Pergunta: Cristo nos ensinou a olhar para Deus como um Pai. Ele nos deu
uma prece dirigida a esse Pai. Como então, podereis levar os cristãos a
realizar que “não existe Deus, outro que não o homem purificado e enobrecido?”
Krishnamurti: Que faríeis
a um homem que se encontrasse fechado à chave em uma casa? Bater-lhe-ieis à
porta. Se ele tiver ouvidos, escutará as pancadas; se, porém, seus ouvidos
estiverem cheios de outros sons, ele não vos escutará. É tudo tão simples se o
encarardes sob o ponto de vista da liberdade e do viver com a vida eternamente
e não na segregação da vida, por bela, por gloriosa que seja essa segregação!
Pergunta: Acreditais em Deus? Se assim é, em que forma de Deus? Haveis visto
Deus? Podeis mostrar-me Deus?
Krishnamurti: A crença é
desnecessária para uma vida limpa e nobre. Se, porém, me perguntais: “haveis visto
a Deus?”, eu vos respondo “sim”, porque vos hei visto a vós próprios, porque
hei visto as árvores e as hastes de erva. Quereis encontrar Deus em certo lugar
distante, para além das montanhas em um lugar oculto. Deus está onde toda
pessoa, onde toda coisa móvel ou imóvel se encontrar. Se chegardes a este
estágio de compreensão da vida, não mais fareis perguntas. Essas coisas são
desnecessárias. Elas não resolvem o problema da vida, o assunto da vossa tristeza,
do prazer ou de todas essas inúmeras dificuldades que vos defrontam.
Pergunta: Se não existe outro Deus que não o homem tornado perfeito,
como podeis explicar o instinto de toda a mãe que é o de orar a certo Ser para
que salve e proteja seu filho quando ele se encontrar em perigo, dado ser ela
impotente para protegê-lo, visto ser um Deus ainda imperfeito? Será este
instinto apenas uma superstição grosseira, ou existe alguma realidade por
detrás dele?
Krishnamurti: Quando meu
irmão estava doente, eu costumava ficar acordado durante a noite, olhando para
as estrela que cruzavam o horizonte, seguindo seu curso, e ponderava se não
poderiam elas salvar a vida a meu irmão. Contemplava também a sombra de todas
as árvores durante o dia, interrogando-as sobre se não lhes seria possível protege-lo.

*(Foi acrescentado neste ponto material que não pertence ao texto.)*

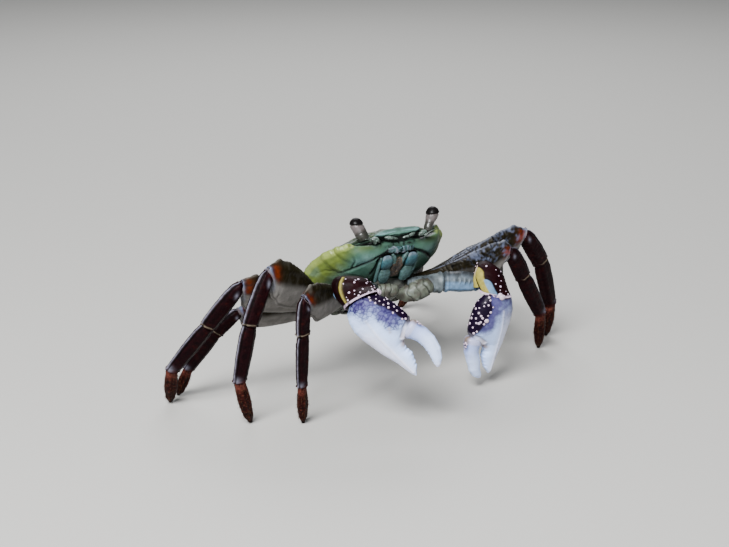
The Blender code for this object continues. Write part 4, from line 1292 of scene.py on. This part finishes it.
def plate(name, path, widths, thicks, side, slot, finish, look, *nodes, sides=48, count=60):
    """Make a small rounded plate along a path of the body's frame.

    The look takes the plate's grid and the share along it, and returns lifts and fields.
    """
    even = shares(count)
    steps = shares(len(widths))
    grid = tube(bowed(mirrored(path, side), count), np.interp(even, steps, widths),
                np.interp(even, steps, thicks), np.array((1.0, 0.0, 0.0)), sides, 0.8)
    shape = capped(*lifted(grid, *look(grid, even[:, None])), PLATE_END, PLATE_END)
    skin(name, shape, from_body, slot, finish, *nodes)


def turquoise(grid, share):
    """Return the lifts and fields of the mouth's teal plates."""
    fine = wander(grid, 0.012, 5.0)
    # The plate darkens towards its end, where it meets the next plate, as painted shade between the pieces.
    return 0.0010 * fine, {"tone": 0.25 + 0.3 * wander(grid, 0.05), "pale": 0.35 * hump(share, 0.0, 0.15),
                           "dark": 0.45 * ramp(share, 0.72, 1.0) + 0.3 * ramp(-fine, 0.1, 0.5)}


def greyish(grid, share):
    """Return the lifts and fields of the mouth's grey plates."""
    fine = wander(grid, 0.014, 6.0)
    # Each plate darkens at its front end, where it meets the piece before it, as painted shade between the
    # pieces.
    return 0.0010 * fine, {"tone": 0.95 - 0.2 * share, "mark": 0.5 * ramp(fine, 0.0, 0.4),
                           "dark": 0.25 * ramp(share, 0.15, 0.0) + 0.25 * ramp(-fine, 0.1, 0.5)}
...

Elas, porém, não o protegeram. E verifiquei, então, que a vida é uma só, posto que tenha muitas expressões, e que
enquanto eu estivesse separado de meu irmão, dessa vida que nele estava, eu
almejava pelo passageiro conforto, pelas sombras passageiras do entendimento,
orava e interrogava a todos os transeuntes. A partir, porém, do momento em que
verifiquei que onde quer que exista vida ela é uma, posto exista uma multidão
de expressões dessa mesma vida, cessei de me afligir. A tristeza dá o perfume
da compreensão. Para simpatizar com grandeza e para amar com plenitude é
preciso experimentar a tristeza; quer ela venha através a morte de um irmão ou
devido à tristeza de um ser amado, é coisa de pouquíssima importância. Não
penseis ser isto uma maneira cruel e dura de encarar a vida; não é. É uma
maneira simples, portanto, divina
Pergunta: Não será aquilo que chamais vida apenas um outro nome dado a
Deus?
Krishnamurti: Se vos
apraz usar a palavra Deus, fazei-o. Há muitas pessoas no mundo que apresentam
objeções à palavra Deus, por alimentarem a ideia de que a maioria dos Deuses no
mundo são criados pelos homens, em consequência de suas próprias limitações. Um
Deus assim é de bastante conveniência. Pertence à nossa bandeira e ao nosso
país, à nossa particular religião e à nossa crença particular. É nosso protetor
em especial e o destruidor dos outros. “Vida” é, porém, termo muito mais livre;
dele não se tem abusado. O preenchimento da vida é o atingimento da Divindade.
Muita gente imagina que Deus se ache longe, num trovão. Encaram-no como um
auxiliar externo, e por esse modo colocam uma limitação sobre a vida. Se,
porém, tiverdes a vida como sendo Deus e vos lembrardes de que a divindade, a
perfeição dessa mesma vida reside em vós próprios, então estareis mais aptos a
compreender a discórdia, a luta, a dor e a tristeza, e sereis capazes de vos
sustentar por vós mesmos sem depender de outrem para vosso conforto.